In Superwoman, Woodward uses her trademark conversational yet funny style to give people- primarily women- the tools to get past the constant pressure to be perfect and instead, be happy.  No, she doesn't have a spell, or a fairy godmother, or a detailed instruction list telling us exactly how to get from feeling the pressure to be superwoman to embracing being just us, but happy.


Instead, she gives readers the tools identify what's not working and suggestions around ways to change whatever it is that is blocking us. Sometimes the things we have to look at are a bit uncomfortable. Like figuring out what makes us feel stuck, or why we feel afraid of change, or why it's important that we know how to manage our money.  The point is, she gets readers thinking about things. Often from a new or different perspective, which has the power to change one's whole perception of life and its possibilities.

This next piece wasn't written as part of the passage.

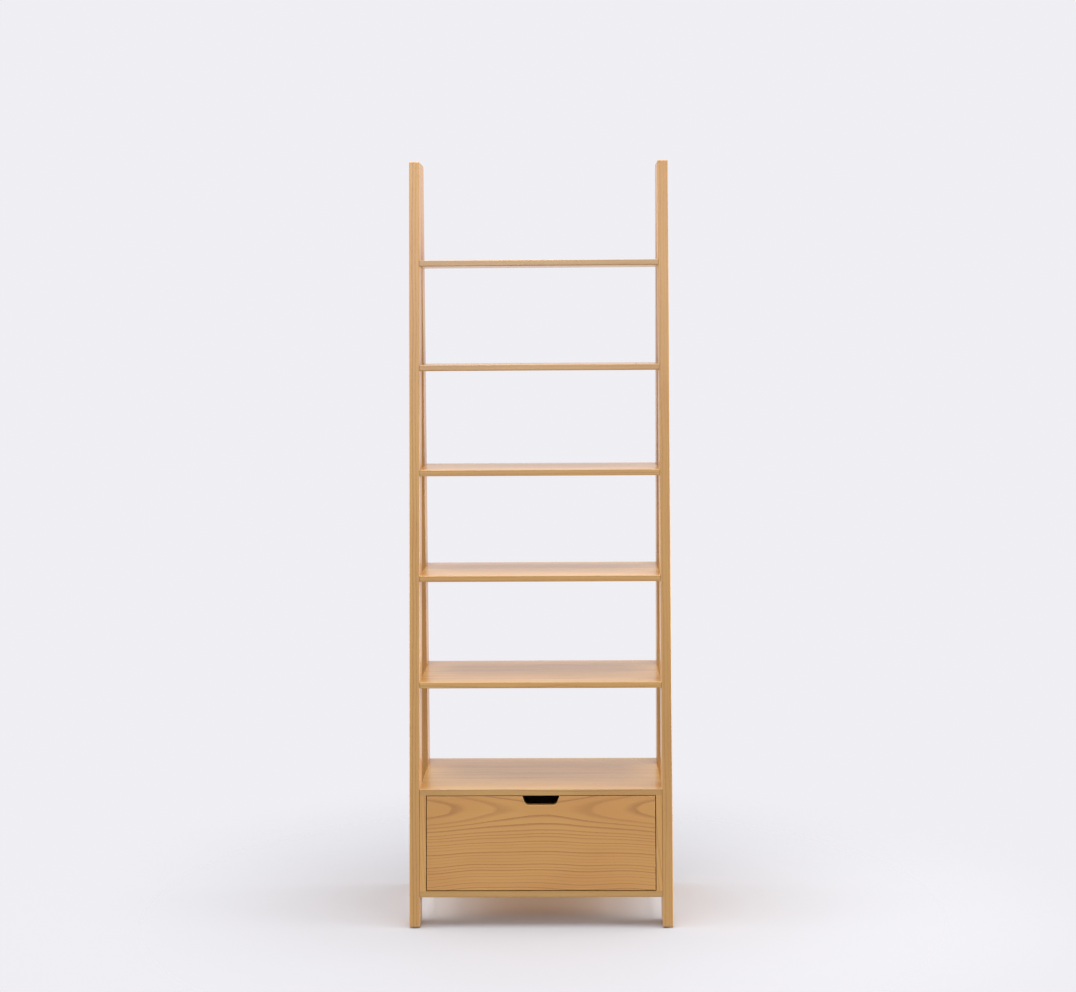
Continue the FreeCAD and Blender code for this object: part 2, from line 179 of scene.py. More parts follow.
# %% [markdown]
# ## Glued staves
#
# Solid shelves are glued up from narrower staves, each from another part of a tree.
# This group finds which stave a point is in and how far across that stave it lies, and lets each
# stave stray by its own amount from the tree's middle line. It puts out a tone of its own for
# each stave, plus a hair-thin mask for the glue line. A single board is one very wide stave.

# %% Group: glued staves
GLUE_LINE = 0.0003


def make_glued_staves():
    tree, inputs, out = new_group(
        "glued_staves",
        {"Place": "vector", "Stave Width": "value", "Shift": "value", "Stray": "value", "Seed": "value"},
        {"Place": "vector", "Stave": "value", "Tone": "value", "Glue": "value"})
    along, across, through = split_xyz(tree, inputs["Place"])
    count = calc(tree, "DIVIDE", calc(tree, "ADD", across, inputs["Shift"]), inputs["Stave Width"])
    stave = calc(tree, "FLOOR", count)
    within = calc(tree, "SUBTRACT", calc(tree, "SUBTRACT", count, stave), 0.5)
    white = add_node(tree, "ShaderNodeTexWhiteNoise", noise_dimensions="2D")
    feed(tree, white.inputs["Vector"], join_xyz(tree, stave, inputs["Seed"], 0.0))
    chance = white.outputs["Value"]
    stray = calc(tree, "MULTIPLY", calc(tree, "SUBTRACT", chance, 0.5), inputs["Stray"])
    in_tree = calc(tree, "ADD", calc(tree, "MULTIPLY", within, inputs["Stave Width"]), stray)
    edge = calc(tree, "SUBTRACT", 0.5, calc(tree, "ABSOLUTE", within))
    edge_distance = calc(tree, "MULTIPLY", edge, inputs["Stave Width"])
    feed(tree, out.inputs["Place"], join_xyz(tree, along, in_tree, through))
    feed(tree, out.inputs["Stave"], stave)
    feed(tree, out.inputs["Tone"], chance)
    feed(tree, out.inputs["Glue"], ramp(tree, edge_distance, 0.0, GLUE_LINE, 1.0, 0.0))
    return tree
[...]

Most importantly, she talks about her own need to ask for help sometimes, and her own uncertainties.  Like when she needed help decluttering an area of her house, and brought in a professional to assist.  She talks about examining the "why" that is the reason we do anything.  Making sure it is the right "why's" owning us. All this without being condescending, dismissive, or judgmental.


The essays are the perfect length to read when you just a have a few minutes, or when you need some quick motivation or inspiration.  And yes, this book has Superwoman in the title and is geared toward women. But there's plenty in it for the guys, too.

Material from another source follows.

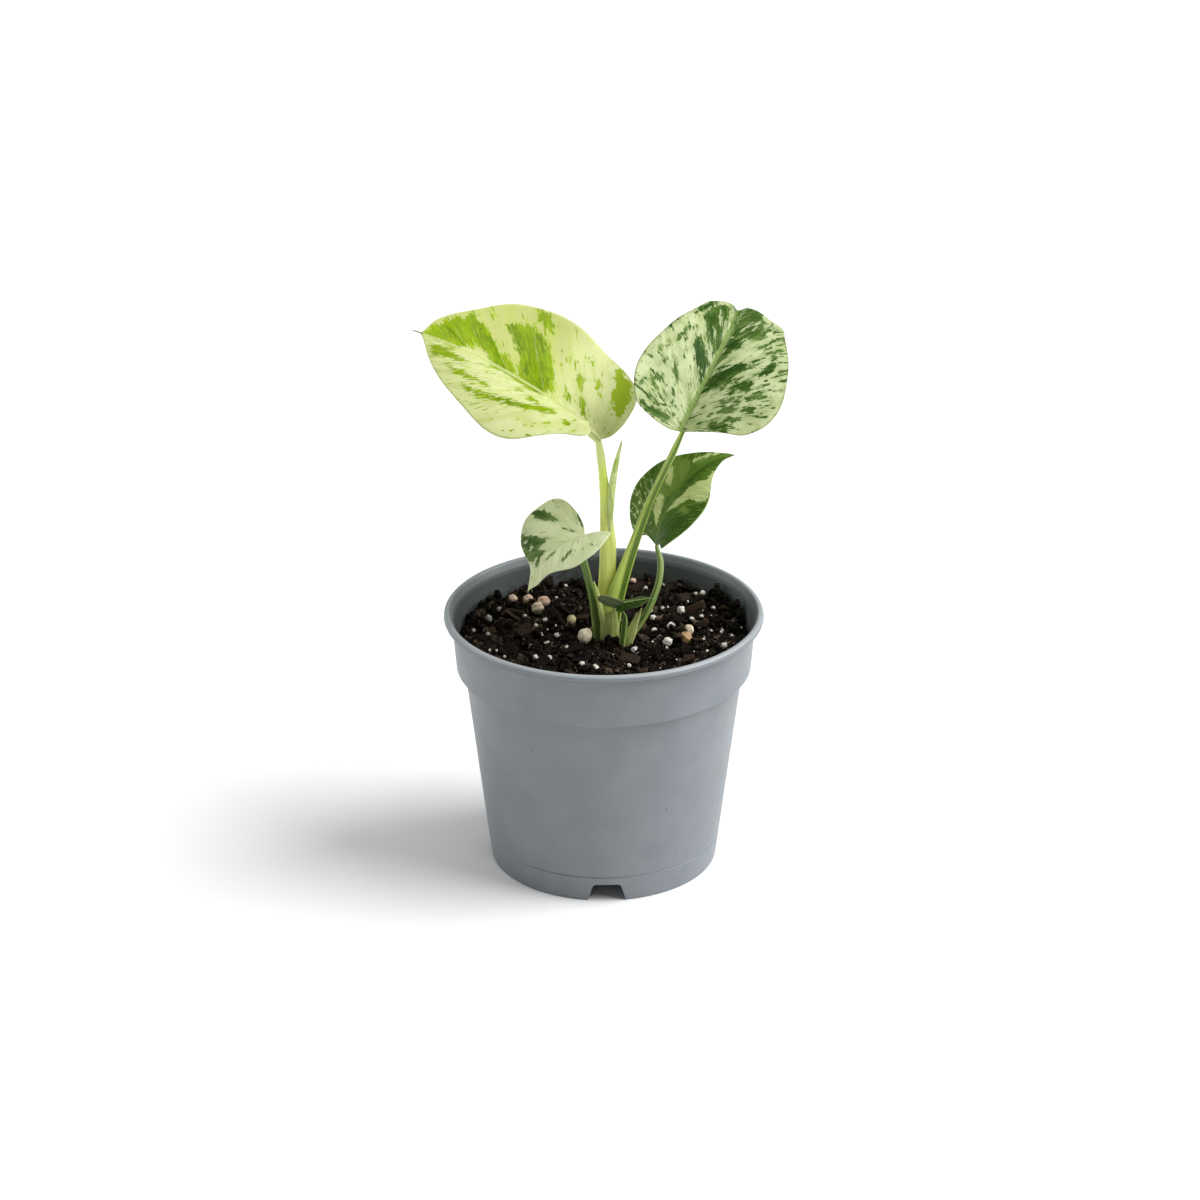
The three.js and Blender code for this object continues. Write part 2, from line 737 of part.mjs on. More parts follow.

After this year, and this reading, I've adopted a new definition of  Superwoman: It's being me, being authentic; making deliberate choices for the right reasons, and not being afraid to go after my bliss.


You can get your own copy of I Am Not Superwoman here: http://lifeframeworks.com/

Saturday, June 19, 2010

Book 34: Lose Weight, Find Love, De-Clutter and Save Money: Essays on Happiness

In U2's Mofo, Bono sings about "...looking for to fill that God-shaped hole..." That phrase kept running through my head when I read back through the list of selections I've blogged this year. I noticed I have a few books around turning away from traditional religion, and books on personal growth and finding happiness.  I think these things are all related. When you've learned that what you're looking to fill isn't a God-shaped hole after all, you have to face that fact that you just aren't happy.  You can decide to accept that and go on, living a grey and bland life, or you can ask and answer the hard questions and figure out how to be happy.

The last few years brought me to that point. I had read a couple of good books about taking the next steps (http://thebookfetish-mybookfetish.blogspot.com/2010/02/book-9-finding-your-own-north-star.html and http://thebookfetish-mybookfetish.blogspot.com/2010/04/book-20-happiness-project.html) and I decided it was time to take action.  I began working with a wonderful Life Coach, Carrie Tallman (http://carrietallman.com/) and I learned so much from her that within three weeks of us working together, I began to see changes in my life.

At the end of our coaching, Carrie recommended I check out Michele Woodward's website (http://lifeframeworks.com/) for a couple of reasons. First, Michele previously worked in politics, something in which I am avidly interested. Second, Carrie thought I would like Michele's website and newsletter styles.  Carrie was right.

After reading several of Michele's newsletters, I decided to check out her book of essays, Lose Weight, Find Love, De-Clutter and Save Money. This book is not a quick fix solution to anything. Instead, this compilation of essays offers insightful ways into taking charge of our thoughts and actions, to affect the change that we want. While it is easy to be cynical about how thoughts can affect change, it is really so simple that it is profound.  In an essay on "Clarity of Purpose" Woodward documents a decision tree of an typical client: 'If I acknowledge what I feel, people will be mad --> they will leave me -->I will be all by myself -->I will die alone --> I am not good enough for anyone to love --> I do not matter (p98)'.  When you feel like this,  and this is how I felt when I started working with Carrie, coaching can  and does help, but equally as important, understanding and focusing on what is really important can help you be happier. 

In other essays, Woodward offers thoughts on the art of being lazy, on being able to disconnect, on how we disengage and multiply our own stress by continually feeling compelled to multitask.  She talks about how to say no when you really want to say no- really, following the things that make you feel you are your most authentic and genuine person.  Not surprisingly, some of the Zen Buddhist things I liked learning in my previous post are recounted here as well.

Woodward's style is conversational, not condescending.  I could picture us sitting across a table from each other just chatting about these topics over a cup of tea or a glass of wine.  She doesn't come across as intimidatingly enlightened-instead, as someone who you can look to and say, she's got a way to figuring things out that just might benefit me.  

For anyone who is contemplating how to find more balance, learning to be your true self, learning to be happier, I'd recommend both Michele's site and this book.